Wreath-laying ceremony at Jamestown
A wreath-laying ceremony was one of many memorable events that took place Tuesday, July 30, at Jamestown, the site of the first permanent English Colony in the New World. The American Descendants of the House of Burgesses 1619-1699 was invited by Jamestown Rediscovery, Preservation Virginia, and the National Park Service to lay a wreath at a memorial service commemorating the formation of the House of Burgesses 400 years ago. On July 30, 1619, 22 gentlemen, representing 11 distinct geographic locations and plantations in the Colony of Virginia, assembled together at the site where the current Memorial Church on Jamestown Island stands. Those 22 gentlemen formed the first legislative body of government in the New World: the House of Burgesses. Today, Virginia’s General Assembly stands as a living testament to democratic government as it is a direct descendant of the House of Burgesses and Virginia’s General Assembly continues to serve as a model of legislative assemblies not only in the United States, but across the free world.
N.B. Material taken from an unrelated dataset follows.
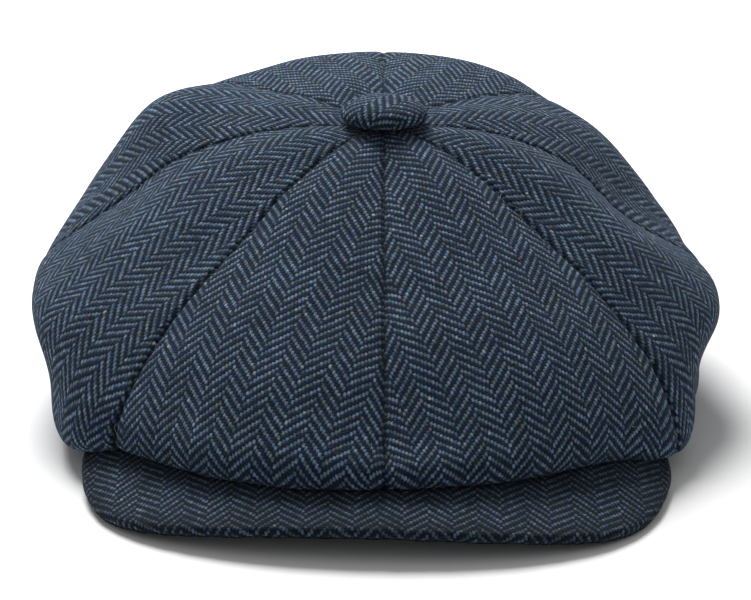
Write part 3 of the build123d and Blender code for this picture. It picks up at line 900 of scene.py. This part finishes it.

The Memorial Church served as the backdrop for the presentation of 17 wreaths from across the Commonwealth. The American Descendants of the House of Burgesses, a hereditary association devoted solely to honor the memories of the Virginia Burgesses, who served during the 1619-1699 years of Assembly. For nearly a decade, the board of directors for the association has philanthropically endeavored to honor the memory of Virginia Burgesses, as founding law makers of this country, with the awarding of a scholarship to a deserving law student from one of the eight schools of law in the Commonwealth. The memorial wreath was the first one presented in memory of the formation of the first elected and legislative assembly of what would become the greatest nation the world has ever known.
The emblem for the American Descendants of the House of Burgesses is quite symbolic of the Memorial Church, with it being the focal point. It is oval and incorporates only two colors: gold and green; and the epicenter features the Church tower in gold, which signifies the grandeur, prosperity, wealth, wisdom and illumination of the first legislative body in the New World. Underscored below the Church is imprinted that dates 1619-1699, the 80 years of the legislative body’s years of assembly and presence at Jamestowne. This centerpiece is bordered by a narrow band of green, signifying the color of life combined with meanings of growth, ambition and harmony; again, synonymous with the first legislative body of an infant colony that over centuries later would rise to global prestige. Inside the top of this band is inscribed, in gold, the name of the organization, and at the bottom, also engraved in gold are leaves of tobacco, signifying it as a cash crop of the Commonwealth and as a staple currency of the 1600s. The memorial wreath presented on this historic occasion encompasses the emblematic and iconic representations of the American Descendants of the House of Burgesses and is encircled with magnolias, a symbol of dignity and nobility.
Following the ceremony and with a rising sun as a backdrop, an assembly of leaders throughout the Commonwealth and many lineage societies gathered together inside the Memorial Church to hear remarks from Virginia Governor Ralph Northam and other distinguished guests. From there, all proceeded to the Jamestown Settlement for afternoon commemorative events that included distinct guest presenters and a Special Session of Virginia’s General Assembly to commemorate the origins of democracy in honor of the 400th anniversary of representative government in North America. President Donald J. Trump was the keynote speaker.